SEPTEMBRE 2005

 

 

 

 

 

 

 

 

 

 


Le seul mensuel multilingue d'intérêt général en Chine, publié en français, anglais, espagnol, allemand, arabe et chinois.

 

Les filles « modernes » au cinéma et dans la vie

WU SHOUZENG

Quelques archétypes de la femme chinoise qui nous instruisent sur les valeurs de leur époque respective.

« Aller au cinéma, c’était être ébloui par les déesses du cinéma ou les belles filles “ modernes ”! », se remémore Hao Licai, 82 ans, en parlant des films des années 1920 et 1930.

Ruan Lingyu : la beauté orientale d’un vedettariat européanisé

Li Zi’er, une femme 88 ans de Shanghai, me montre une coupure de journal et des photos de scène de sa collection sur Wang Hanlun, la première vedette chinoise de cinéma. « Quand j’étais jeune, j’étais aussi passionnée de vedettes du cinéma que ma petite-fille l’est maintenant! » Dans sa jeunesse, Li a vu Gu’er Jiu Zu Ji (Un orphelin sauve son grand-père) à six reprises, un film dans lequel Wang Hanlun     tenait le premier rôle.
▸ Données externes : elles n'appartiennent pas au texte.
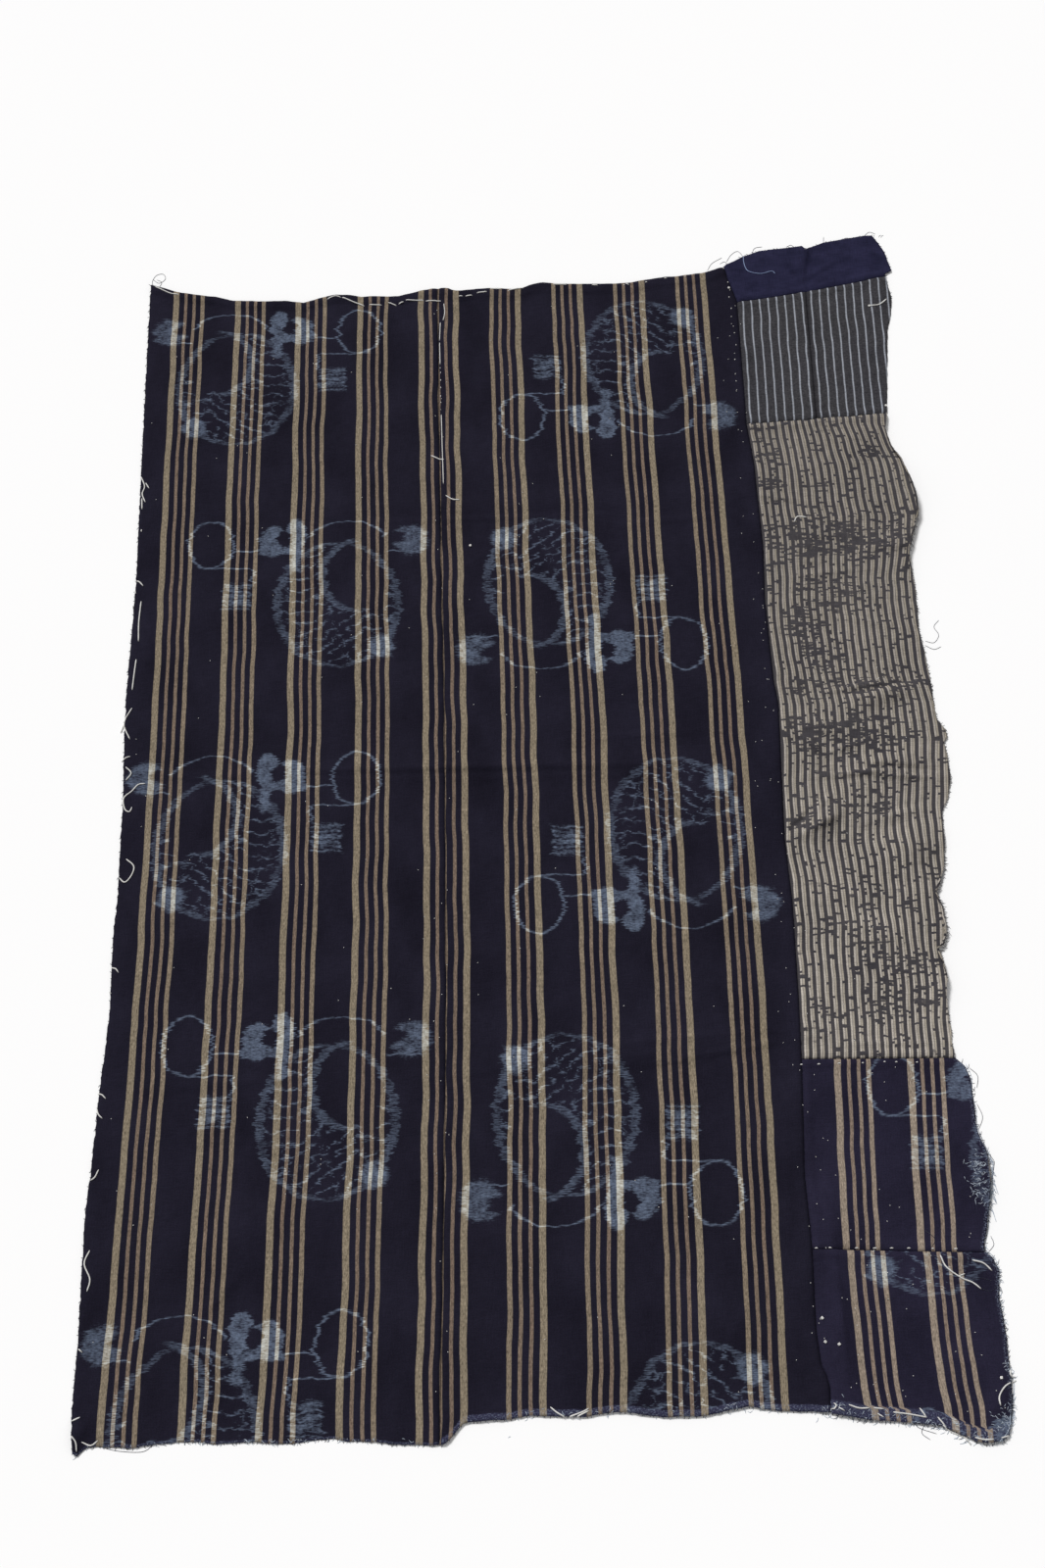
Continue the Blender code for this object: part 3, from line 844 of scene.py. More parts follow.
def worn_tan():
    """Pairs of tan lines on slate, with gaps where the tan has worn out."""
    cotton, across, up = start_cotton("worn_tan_cotton")
    wander = (speckle(across / 70.0, up / 50.0, 2.0) - 0.5) * 5.0
    warp = (across + wander) / STRIPE_PITCH
    place = (warp.part() - 0.5) * STRIPE_PITCH
    tan = (abs(place) - LINE_PLACE).near(LINE_HALF, 0.5).most(place.near(0.9, 0.3) * 0.5)
    frayed = speckle(across / 0.8, up / 1.1, 7.0, 2.0) * 1.9
    yarns = speckle(across / 0.5, up / 12.0, 8.0) * 0.8 + 0.62
    higher = up.over(330.0, 500.0)
    tan_colour = blend(higher, dye(190, 182, 172), dye(157, 150, 142))
    tan_colour = blend(place.over(0.0, 0.4) * 0.5, tan_colour, dye(150, 140, 120))
    slate = blend(speckle(across / 60.0, up / 60.0, 21.0), dye(59, 57, 62), dye(77, 74, 76))
    whole = tan * tan_left(across, up, warp) * frayed.least(1.0)
    woven = blend(whole, slate, tint(tan_colour, yarns))
    return finish_cotton(cotton, across, up, woven, slub=0.30)


indigo_cloth, pinstripe_cloth, worn_cloth = indigo(), pinstripe(), worn_tan()
print("made", indigo_cloth.name, pinstripe_cloth.name, worn_cloth.name)

# %% [markdown]
# ## The eight pieces of cloth
# Each entry names the four lines that a piece runs between, the sides that are sewn,
# and the map of its threads. The right-hand panel is the same cloth turned half a turn,
# as a maker does to use one length for both sides, so its map runs the other way.

# %% Thread maps of the panels
LEFT_BOW, RIGHT_BOW = 0.661, 0.513  # up, where each panel's figures are counted from
WIDER, LONGER = 1.02, 1.037         # how much further apart the right panel's threads lie


def left_panel_threads(x, y):
    """Stripes run up the seam, counted leftwards from it."""
    return along(CENTRE_SEAM, y) - x, y - LEFT_BOW


def right_panel_threads(x, y):
    """The same cloth turned half a turn and, as it lies, slightly stretched."""
    return (x - along(CENTRE_SEAM, y)) / WIDER, (RIGHT_BOW - y) / LONGER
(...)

L’apparition des premières vedettes féminines a fait sensation dans toute la société à cette époque-là. Ces vedettes étaient omniprésentes. On pouvait voir leurs visages sur les affiches dans les rues et les entendre dans les publicités à la radio. Une vedette avait même servi de porte-parole en anglais pour la savonnette Lux.
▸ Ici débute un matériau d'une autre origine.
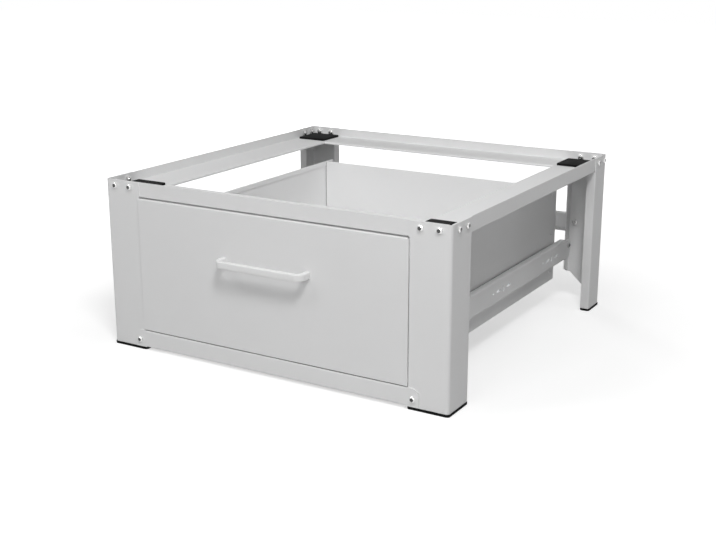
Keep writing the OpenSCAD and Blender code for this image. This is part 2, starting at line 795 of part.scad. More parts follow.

Quand la première génération de ces vedettes de cinéma a fait son apparition dans la société d’alors, entièrement dominée par les hommes, elle a quand même élaboré et imposé une nouvelle image des femmes chinoises. Ces vedettes de cinéma ont aussi appris à leurs sœurs qu’en tant que femmes modernes, elles ne devaient pas être gênées d’exprimer leur propre personnalité, leur caractère et leurs pensées. 

Sous l’influence occidentale, de la coiffure au maquillage, les vedettes chinoises avaient une allure européenne. Malgré leur apparence différente, elles avaient toutes des sourcils bien arqués et fins, des rouges à lèvres lourds et des cheveux courts permanentés. Les souliers à talons aiguilles et les bas de soie étaient le symbole populaire de l’habillement féminin et évoquaient le luxe. Néanmoins, ces vedettes n’étaient pas aussi sensuelles que les starlettes de Hollywood; elles étaient plus pudiques, n’ayant tout au plus que les bras à découvert.

L’exception parmi ces vedettes chinoises européanisées, c’était l’actrice de films muets Ruan Lingyu, une beauté typiquement orientale. Pour les spectateurs, elle incarnait une femme traditionnelle à l’air triste; ses rôles étaient la personnification des vertus chinoises traditionnelles. Dans la vie de tous les jours, elle portait des vêtements traditionnels et représentait la grâce et l’élégance orientales.  Son souhait le plus cher était de mener une vie confortable et agréable avec un homme bien. Mais finalement, après avoir laissé une simple note disant «Les ragots tuent», Ruan Lingyu a mis fin tragiquement à ses jours en absorbent une forte dose de somnifèresCertains critiques ont comparé son charisme et sa mort mystérieuse à ceux de Marilyn Monroe bien que leur sex-appeal n’ait pas été le même . Aussi, avec ses charmes spéciaux, Ruan Lingyu a réconforté les cœurs et les esprits de millions de Chinois qui étaient aux prises avec la guerre de Résistance contre l’agression japonaise. Il n’est pas surprenant que cette vedette ait eu des milliers de fans. Dans les rues de Shanghai, le 14 mars 1935, près de 300 000 personnes lui ont spontanément rendu un dernier hommage ; à cette époque-là, bien que les vedettes aient été célèbres, leur réputation n’était pas très bonne ou valorisée dans la société. Selon un journaliste du New York Times qui travaillait alors à Shanghai, cette manifestation était très importante : « C’est la sépulture la plus importante du monde », avait-il écrit.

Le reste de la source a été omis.